Rivian Automotive stock is giving back some of its epic early gains following the company’s successful IPO. Investors can expect shares to stay volatile for a while, especially because no one know what Wall Street analysts thinks about the company.
No one on Wall Street covers the stock yet, according to Bloomberg. It could move still more as analysts weigh in with their views.
Early Thursday, Rivian (ticker: RIVN) stock was down about 13%, while the S&P 500 had fallen by 0.2%. The Dow Jones Industrial Average had shed about 0.6%.
Thursday’s slide follows a 15% drop on Wednesday, but Rivian stock rose 121% the first five trading days following its initial public offering. At about $128 a share, Rivian stock is up about 64% from its $78 IPO price.
It is no surprise that no one on Wall Street is covering the stock. Coverage usually comes about a month after an IPO wraps up. Brokers participating in an offering are typically prohibited from publishing research for about 25 days following the deal.
Weekends can affect the exact timing of the start of coverage. Pinterest (PINS), for instance, sold shares in an IPO on April 17, 2019. Most of the analysts launched coverage on May 17, 30 days later. ZoomInfo Technologies (ZI) sold shares on June 3, 2020. Coverage came on June 29.
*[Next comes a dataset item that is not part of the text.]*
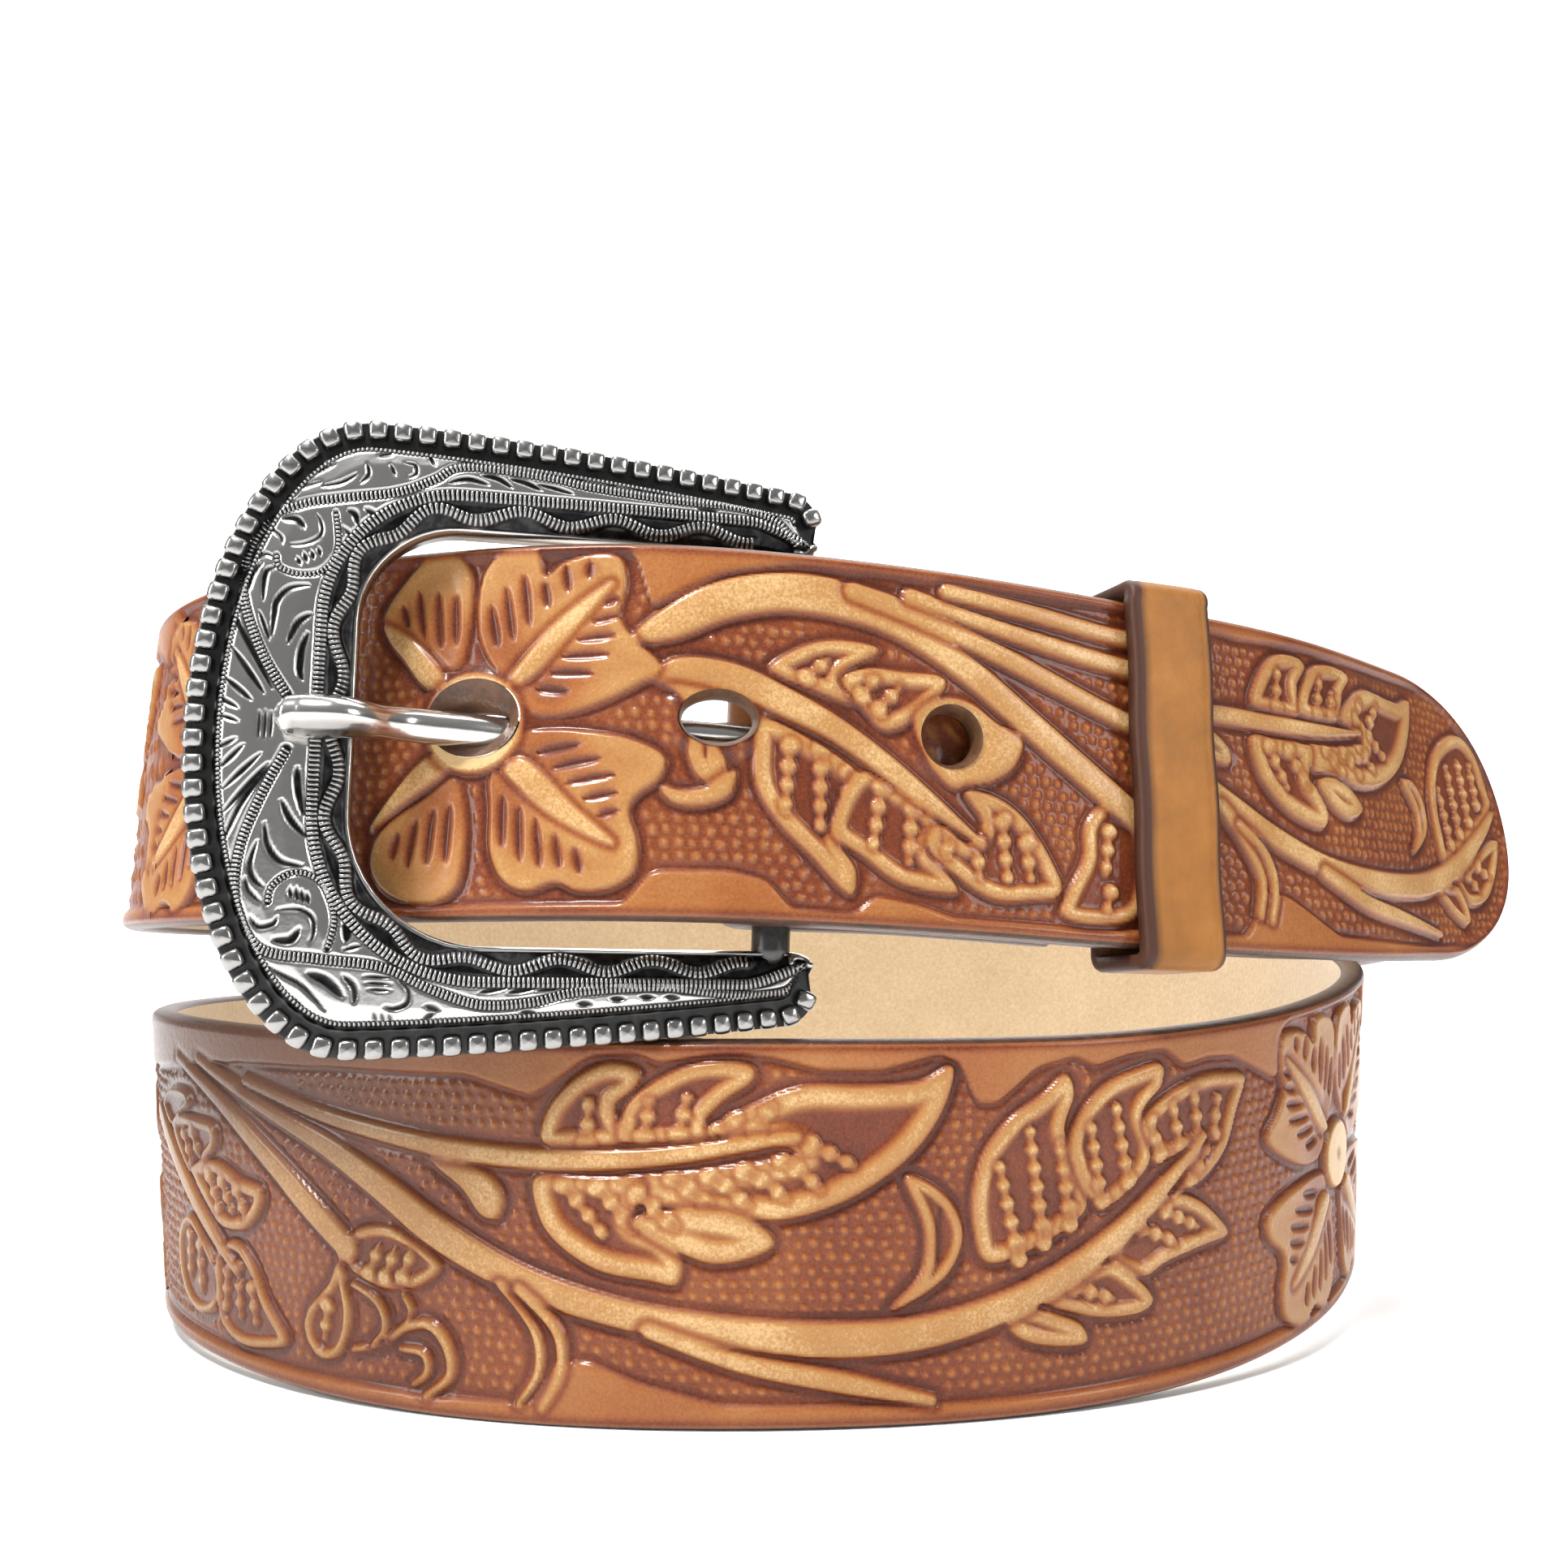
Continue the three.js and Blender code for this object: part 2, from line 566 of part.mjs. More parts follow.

Brokers who aren’t part of the IPO can, of course, do whatever they like regarding coverage. But Rivian’s IPO was big. Brokers that played a role include Morgan Stanley, Goldman Sachs, J.P. Morgan, Barclays, Deutsche Bank, Wells Fargo, Piper Sandler, RBC, Baird, Wedbush, Loop Capital, and many others.
That means not a lot of coverage will be arriving early. Analysis from large brokers should arrive around Dec. 6.
Whether analysts launch with Buy, Hold or Sell ratings will have a lot to do with where the stock goes between now and then. It’s tough to estimate exactly how ratings will turn out.
Rivian is, after all, highly valued. At $128 a share, Rivian’s market capitalization is about $128 billion, based on roughly 1 billion fully diluted shares outstanding. That is more than either Ford Motor (F) and General Motors (GM), even though Rivian has delivered just a handful of its electric trucks. Investors are optimistic about the future of EVs and Rivian’s place in the EV industry.
Other EV ratings offer clues about the stand analysts will take. Tesla (TSLA) is, of course, the world’s most valuable EV and automotive company. It has 21 Buy ratings out of 45 analysts. Lucid (LCID), an EV start-up somewhat similar to Rivian, has two Buy ratings and one Sell rating.
Lucid, however, wasn’t a traditional IPO. That company merged with a SPAC to raise money and become publicly traded. The timing of coverage for SPAC-related companies is another story.
Analysts don’t typically cover SPACs and don’t launch coverage of a company merging with a SPAC until the transaction closes.
Lucid closed its merger in July. It picked up its first rating, a Buy from Citigroup , in September, about 47 days after the merger was completed. It took almost 200 days, from the time the SPAC merger was announced in February, for Lucid to get its first rating.